Porque el mensaje fundamental que están mandando las plantas es que, si nada lo remedia, relativamente pronto tendremos problemas para abastecer de agua no ya a los campos, sino a las personas. Por no hablar de que el 75% de las calorías que alimentan a la humanidad proviene de los vegetales.

Si la temperatura media supera en dos grados centígrados la existente en el periodo pre-industrial, es muy posible que se produzcan cambios irreversibles en el planeta que no sólo afectarán a los osos polares, sino, sobre todo, a las personas.
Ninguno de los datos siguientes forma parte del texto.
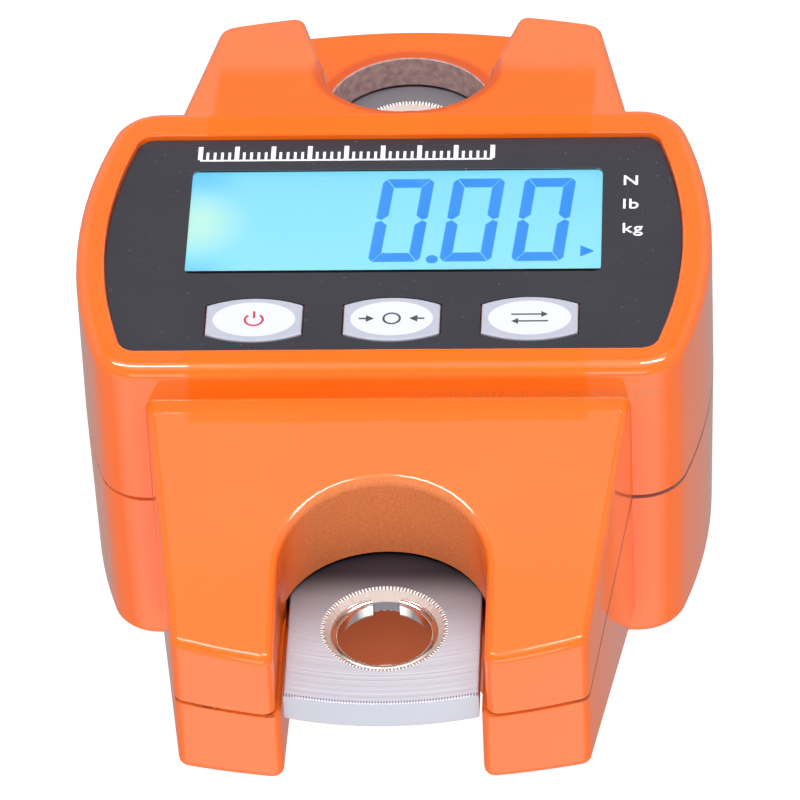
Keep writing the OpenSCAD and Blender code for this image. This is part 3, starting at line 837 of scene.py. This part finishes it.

“Nuestra generación vive un momento decisivo. El clima del futuro lo estamos decidiendo ahora. Es en estos momentos cuando tenemos que luchar por reducir las emisiones de efecto invernadero”, reconoce Valvanera Ulargui, directora de la Oficina Española del Cambio Climático del Ministerio de Agricultura. “Si la temperatura media sube más de dos grados, los efectos serán devastadores. Pero si asciende tres o cuatro, será un clima tan extremo que cambiará la forma de vivir”, admite sobre la necesidad de frenar las emisiones de gases de efecto invernadero y priorizar tecnologías innovadoras que permitan, de una vez por todas, escuchar lo que nos dicen, a su manera, las plantas.